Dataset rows
---------------

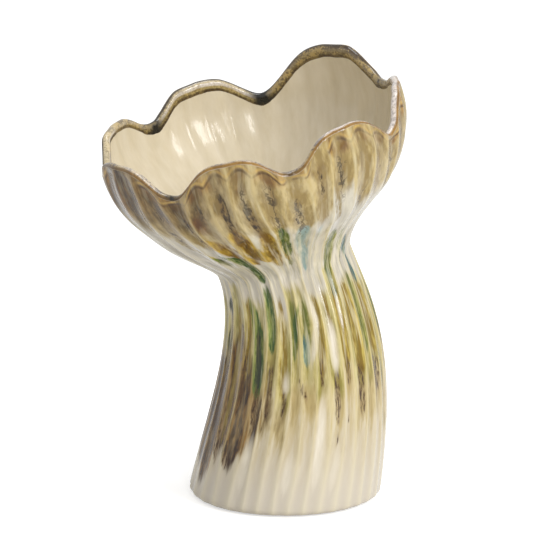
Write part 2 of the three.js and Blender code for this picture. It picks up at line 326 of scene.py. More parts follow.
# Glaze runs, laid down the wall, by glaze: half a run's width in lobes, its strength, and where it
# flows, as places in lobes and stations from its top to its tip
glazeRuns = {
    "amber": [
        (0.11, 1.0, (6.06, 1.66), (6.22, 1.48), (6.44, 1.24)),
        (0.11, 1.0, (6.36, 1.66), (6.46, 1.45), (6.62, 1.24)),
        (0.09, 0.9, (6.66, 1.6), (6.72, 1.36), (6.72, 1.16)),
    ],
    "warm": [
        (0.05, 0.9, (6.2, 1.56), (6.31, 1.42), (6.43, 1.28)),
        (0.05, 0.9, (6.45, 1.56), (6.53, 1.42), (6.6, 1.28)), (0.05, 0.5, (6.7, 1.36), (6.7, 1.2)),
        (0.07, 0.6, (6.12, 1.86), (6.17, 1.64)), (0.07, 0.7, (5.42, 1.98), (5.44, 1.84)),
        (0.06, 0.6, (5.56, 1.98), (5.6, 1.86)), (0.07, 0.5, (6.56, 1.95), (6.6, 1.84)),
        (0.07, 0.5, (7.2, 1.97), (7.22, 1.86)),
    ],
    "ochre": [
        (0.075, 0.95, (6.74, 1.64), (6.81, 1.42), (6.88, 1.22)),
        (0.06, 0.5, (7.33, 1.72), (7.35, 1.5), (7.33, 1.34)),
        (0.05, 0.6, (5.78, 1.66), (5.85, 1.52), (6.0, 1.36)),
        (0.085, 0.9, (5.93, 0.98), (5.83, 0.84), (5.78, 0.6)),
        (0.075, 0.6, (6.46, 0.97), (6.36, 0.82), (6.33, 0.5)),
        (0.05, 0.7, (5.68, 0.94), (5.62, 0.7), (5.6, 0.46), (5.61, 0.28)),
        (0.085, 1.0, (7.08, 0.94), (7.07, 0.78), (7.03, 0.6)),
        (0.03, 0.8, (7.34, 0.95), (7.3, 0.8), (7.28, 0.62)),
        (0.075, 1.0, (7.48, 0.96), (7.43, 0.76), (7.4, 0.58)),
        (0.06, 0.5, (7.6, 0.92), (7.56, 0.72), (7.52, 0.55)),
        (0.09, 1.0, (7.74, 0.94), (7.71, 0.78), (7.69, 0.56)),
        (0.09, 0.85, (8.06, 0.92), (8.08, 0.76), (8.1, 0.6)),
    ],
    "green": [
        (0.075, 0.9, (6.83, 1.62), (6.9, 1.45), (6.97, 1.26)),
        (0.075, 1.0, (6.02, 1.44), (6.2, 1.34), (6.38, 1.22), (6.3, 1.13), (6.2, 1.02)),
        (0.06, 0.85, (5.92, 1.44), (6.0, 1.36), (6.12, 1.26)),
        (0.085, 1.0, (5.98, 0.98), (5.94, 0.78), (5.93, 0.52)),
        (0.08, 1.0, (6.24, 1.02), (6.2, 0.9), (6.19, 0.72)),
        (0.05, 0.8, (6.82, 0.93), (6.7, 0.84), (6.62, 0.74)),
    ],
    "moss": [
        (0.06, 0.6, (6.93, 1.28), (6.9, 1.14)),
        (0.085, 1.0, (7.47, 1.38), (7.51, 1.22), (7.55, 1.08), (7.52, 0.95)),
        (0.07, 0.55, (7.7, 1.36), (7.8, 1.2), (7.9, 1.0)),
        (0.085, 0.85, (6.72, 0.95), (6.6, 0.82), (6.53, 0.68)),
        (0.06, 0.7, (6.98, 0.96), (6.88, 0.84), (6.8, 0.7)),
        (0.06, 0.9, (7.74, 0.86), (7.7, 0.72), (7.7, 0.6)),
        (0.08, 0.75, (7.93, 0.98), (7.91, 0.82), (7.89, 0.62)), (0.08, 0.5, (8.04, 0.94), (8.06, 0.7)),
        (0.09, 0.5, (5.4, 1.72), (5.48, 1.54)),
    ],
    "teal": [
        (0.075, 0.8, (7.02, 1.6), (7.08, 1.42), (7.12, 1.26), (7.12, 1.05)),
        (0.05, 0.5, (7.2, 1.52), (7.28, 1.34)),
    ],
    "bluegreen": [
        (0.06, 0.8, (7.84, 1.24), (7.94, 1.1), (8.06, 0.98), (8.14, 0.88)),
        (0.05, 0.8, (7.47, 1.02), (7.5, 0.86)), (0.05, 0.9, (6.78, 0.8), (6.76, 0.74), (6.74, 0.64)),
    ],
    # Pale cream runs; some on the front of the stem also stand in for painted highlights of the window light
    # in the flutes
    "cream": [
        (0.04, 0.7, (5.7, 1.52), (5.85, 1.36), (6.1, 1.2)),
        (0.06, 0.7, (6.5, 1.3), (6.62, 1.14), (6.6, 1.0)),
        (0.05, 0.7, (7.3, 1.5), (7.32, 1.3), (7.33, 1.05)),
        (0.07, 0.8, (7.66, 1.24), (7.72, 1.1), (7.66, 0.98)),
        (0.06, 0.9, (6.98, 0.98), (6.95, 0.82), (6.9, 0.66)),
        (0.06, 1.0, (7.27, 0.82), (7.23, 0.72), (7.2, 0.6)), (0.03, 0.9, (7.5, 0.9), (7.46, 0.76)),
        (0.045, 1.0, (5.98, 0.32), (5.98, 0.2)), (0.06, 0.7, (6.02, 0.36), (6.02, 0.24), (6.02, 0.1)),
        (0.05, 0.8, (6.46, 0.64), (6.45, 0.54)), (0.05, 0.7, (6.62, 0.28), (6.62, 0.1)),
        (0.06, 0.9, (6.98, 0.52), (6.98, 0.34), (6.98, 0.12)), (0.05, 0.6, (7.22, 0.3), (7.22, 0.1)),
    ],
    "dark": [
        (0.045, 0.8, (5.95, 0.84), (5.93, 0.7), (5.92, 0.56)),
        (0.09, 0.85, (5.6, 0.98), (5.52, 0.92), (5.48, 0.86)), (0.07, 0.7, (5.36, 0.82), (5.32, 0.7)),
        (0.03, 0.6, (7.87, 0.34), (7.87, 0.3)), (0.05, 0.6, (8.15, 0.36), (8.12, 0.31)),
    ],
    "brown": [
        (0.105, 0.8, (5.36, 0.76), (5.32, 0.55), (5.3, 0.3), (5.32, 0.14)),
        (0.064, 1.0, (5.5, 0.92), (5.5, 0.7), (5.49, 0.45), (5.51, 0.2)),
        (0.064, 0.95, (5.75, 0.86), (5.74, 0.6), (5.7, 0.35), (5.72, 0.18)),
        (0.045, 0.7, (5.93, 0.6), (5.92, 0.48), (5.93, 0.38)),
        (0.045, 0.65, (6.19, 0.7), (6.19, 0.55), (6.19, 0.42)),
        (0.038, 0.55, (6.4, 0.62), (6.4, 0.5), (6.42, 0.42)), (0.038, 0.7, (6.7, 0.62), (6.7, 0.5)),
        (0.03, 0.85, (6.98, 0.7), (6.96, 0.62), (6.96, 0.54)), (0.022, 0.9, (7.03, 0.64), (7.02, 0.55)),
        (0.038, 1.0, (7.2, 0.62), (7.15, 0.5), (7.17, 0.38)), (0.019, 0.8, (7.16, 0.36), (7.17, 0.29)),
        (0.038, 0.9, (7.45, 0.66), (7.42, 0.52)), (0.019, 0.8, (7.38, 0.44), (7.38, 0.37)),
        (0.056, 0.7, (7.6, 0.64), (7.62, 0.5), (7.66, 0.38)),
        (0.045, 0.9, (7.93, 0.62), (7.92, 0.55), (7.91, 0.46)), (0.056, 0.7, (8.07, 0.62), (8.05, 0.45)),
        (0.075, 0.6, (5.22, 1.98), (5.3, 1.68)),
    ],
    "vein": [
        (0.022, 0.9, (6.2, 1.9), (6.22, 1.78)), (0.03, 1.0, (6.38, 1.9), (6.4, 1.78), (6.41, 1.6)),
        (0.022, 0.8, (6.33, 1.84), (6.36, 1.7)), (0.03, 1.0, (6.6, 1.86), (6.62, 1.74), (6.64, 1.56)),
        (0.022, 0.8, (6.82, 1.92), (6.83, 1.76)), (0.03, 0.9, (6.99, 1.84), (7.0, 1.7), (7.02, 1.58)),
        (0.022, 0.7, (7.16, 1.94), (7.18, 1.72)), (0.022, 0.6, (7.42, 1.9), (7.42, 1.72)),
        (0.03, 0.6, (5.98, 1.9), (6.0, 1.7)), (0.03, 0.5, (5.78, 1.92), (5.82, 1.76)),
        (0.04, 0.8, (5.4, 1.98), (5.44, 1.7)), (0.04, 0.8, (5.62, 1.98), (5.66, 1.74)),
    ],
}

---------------

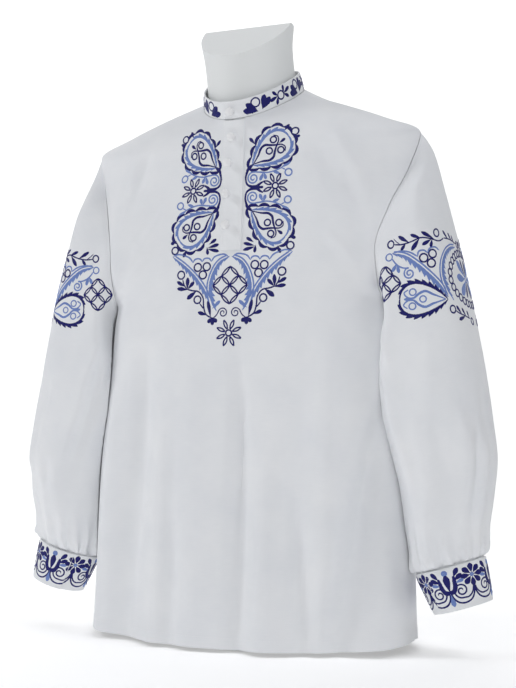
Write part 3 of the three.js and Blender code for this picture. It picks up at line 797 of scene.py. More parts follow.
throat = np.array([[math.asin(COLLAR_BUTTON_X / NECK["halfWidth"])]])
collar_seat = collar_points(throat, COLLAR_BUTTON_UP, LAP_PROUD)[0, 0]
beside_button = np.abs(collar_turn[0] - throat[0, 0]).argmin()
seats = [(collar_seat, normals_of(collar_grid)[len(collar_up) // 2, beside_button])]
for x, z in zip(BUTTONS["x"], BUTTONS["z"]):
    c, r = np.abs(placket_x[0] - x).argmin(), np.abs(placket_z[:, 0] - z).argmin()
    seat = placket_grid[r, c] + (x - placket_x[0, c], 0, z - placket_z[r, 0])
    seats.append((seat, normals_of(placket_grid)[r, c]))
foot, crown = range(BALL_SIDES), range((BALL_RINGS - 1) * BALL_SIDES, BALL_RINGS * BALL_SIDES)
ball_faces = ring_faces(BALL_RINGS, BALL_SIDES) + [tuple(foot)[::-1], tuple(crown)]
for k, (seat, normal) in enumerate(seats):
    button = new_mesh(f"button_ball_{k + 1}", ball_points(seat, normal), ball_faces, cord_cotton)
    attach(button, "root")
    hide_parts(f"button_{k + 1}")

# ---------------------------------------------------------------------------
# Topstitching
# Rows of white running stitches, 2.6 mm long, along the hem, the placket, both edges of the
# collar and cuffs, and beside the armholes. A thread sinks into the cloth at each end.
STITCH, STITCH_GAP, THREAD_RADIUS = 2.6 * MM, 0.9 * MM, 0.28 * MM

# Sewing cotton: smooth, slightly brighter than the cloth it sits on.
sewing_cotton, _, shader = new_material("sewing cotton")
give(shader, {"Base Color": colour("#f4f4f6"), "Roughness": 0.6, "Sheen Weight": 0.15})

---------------

Task goal
Show the lines where the word "More" appears in the entries.

Answer
Write part 2 of the three.js and Blender code for this picture. It picks up at line 326 of scene.py. More parts follow.
Write part 3 of the three.js and Blender code for this picture. It picks up at line 797 of scene.py. More parts follow.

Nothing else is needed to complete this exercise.